**Exercise prompt**: Write out all lines holding the word "that".

**Supplied material**:
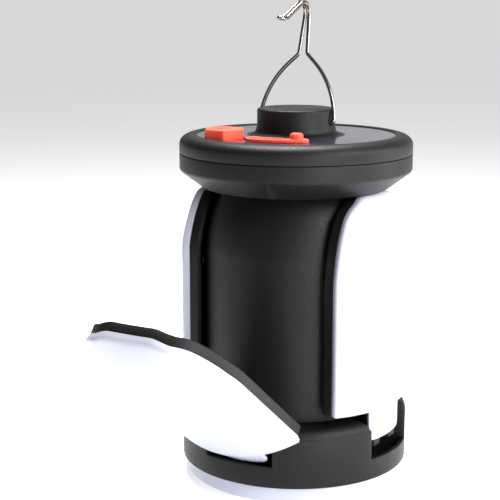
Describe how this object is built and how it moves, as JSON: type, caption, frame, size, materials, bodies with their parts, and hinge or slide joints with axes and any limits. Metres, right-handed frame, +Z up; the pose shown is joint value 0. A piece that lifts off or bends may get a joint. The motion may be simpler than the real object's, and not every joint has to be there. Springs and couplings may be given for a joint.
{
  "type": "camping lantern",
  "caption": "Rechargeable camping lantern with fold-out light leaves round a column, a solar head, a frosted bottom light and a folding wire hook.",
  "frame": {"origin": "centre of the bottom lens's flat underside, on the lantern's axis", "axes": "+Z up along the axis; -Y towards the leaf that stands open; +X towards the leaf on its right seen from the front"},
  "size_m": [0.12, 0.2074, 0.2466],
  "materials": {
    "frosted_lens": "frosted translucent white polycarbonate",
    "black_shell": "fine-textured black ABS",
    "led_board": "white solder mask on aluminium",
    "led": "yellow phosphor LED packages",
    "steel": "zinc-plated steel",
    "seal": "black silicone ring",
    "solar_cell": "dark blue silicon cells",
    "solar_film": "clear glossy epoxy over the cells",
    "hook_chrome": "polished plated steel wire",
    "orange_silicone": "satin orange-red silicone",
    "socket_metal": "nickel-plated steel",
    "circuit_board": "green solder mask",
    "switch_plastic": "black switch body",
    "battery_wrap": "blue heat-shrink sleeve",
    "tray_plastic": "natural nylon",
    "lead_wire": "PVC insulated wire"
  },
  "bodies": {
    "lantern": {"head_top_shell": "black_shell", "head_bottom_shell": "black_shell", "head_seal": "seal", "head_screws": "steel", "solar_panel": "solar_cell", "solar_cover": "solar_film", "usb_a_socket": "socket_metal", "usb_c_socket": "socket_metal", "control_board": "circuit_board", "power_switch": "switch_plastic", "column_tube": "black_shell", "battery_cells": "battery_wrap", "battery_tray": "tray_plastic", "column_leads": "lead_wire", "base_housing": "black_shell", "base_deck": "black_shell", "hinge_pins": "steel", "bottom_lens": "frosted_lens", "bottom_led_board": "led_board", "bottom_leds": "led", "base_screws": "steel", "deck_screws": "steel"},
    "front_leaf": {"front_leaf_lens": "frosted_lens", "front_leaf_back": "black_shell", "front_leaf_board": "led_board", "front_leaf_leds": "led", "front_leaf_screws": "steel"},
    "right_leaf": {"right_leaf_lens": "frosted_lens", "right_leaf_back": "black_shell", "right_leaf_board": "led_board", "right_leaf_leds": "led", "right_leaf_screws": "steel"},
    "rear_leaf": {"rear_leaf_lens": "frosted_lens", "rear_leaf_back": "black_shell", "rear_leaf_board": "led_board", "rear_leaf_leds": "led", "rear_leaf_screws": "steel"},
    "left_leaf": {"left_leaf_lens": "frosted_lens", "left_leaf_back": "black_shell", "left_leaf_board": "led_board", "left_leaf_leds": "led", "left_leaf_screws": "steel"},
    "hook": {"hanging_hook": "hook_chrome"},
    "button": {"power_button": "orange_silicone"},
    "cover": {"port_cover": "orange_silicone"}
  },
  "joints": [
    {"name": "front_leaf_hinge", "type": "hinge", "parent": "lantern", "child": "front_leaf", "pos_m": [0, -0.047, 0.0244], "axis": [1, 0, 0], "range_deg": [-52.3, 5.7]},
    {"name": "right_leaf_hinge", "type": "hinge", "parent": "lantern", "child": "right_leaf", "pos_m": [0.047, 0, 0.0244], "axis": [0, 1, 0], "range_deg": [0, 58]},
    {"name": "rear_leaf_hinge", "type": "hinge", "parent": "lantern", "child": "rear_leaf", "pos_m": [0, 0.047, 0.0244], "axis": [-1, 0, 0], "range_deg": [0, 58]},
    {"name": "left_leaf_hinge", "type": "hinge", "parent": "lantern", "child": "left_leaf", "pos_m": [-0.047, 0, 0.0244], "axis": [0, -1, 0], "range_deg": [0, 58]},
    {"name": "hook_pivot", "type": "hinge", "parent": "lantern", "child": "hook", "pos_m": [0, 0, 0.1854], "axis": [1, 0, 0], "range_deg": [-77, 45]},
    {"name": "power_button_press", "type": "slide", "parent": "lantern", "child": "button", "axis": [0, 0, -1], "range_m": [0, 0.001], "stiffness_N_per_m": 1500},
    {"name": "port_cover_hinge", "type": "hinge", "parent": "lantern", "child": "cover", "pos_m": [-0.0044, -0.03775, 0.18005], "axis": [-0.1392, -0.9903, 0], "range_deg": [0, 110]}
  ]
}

**Written answer**:
Describe how this object is built and how it moves, as JSON: type, caption, frame, size, materials, bodies with their parts, and hinge or slide joints with axes and any limits. Metres, right-handed frame, +Z up; the pose shown is joint value 0. A piece that lifts off or bends may get a joint. The motion may be simpler than the real object's, and not every joint has to be there. Springs and couplings may be given for a joint.
  "frame": {"origin": "centre of the bottom lens's flat underside, on the lantern's axis", "axes": "+Z up along the axis; -Y towards the leaf that stands open; +X towards the leaf on its right seen from the front"},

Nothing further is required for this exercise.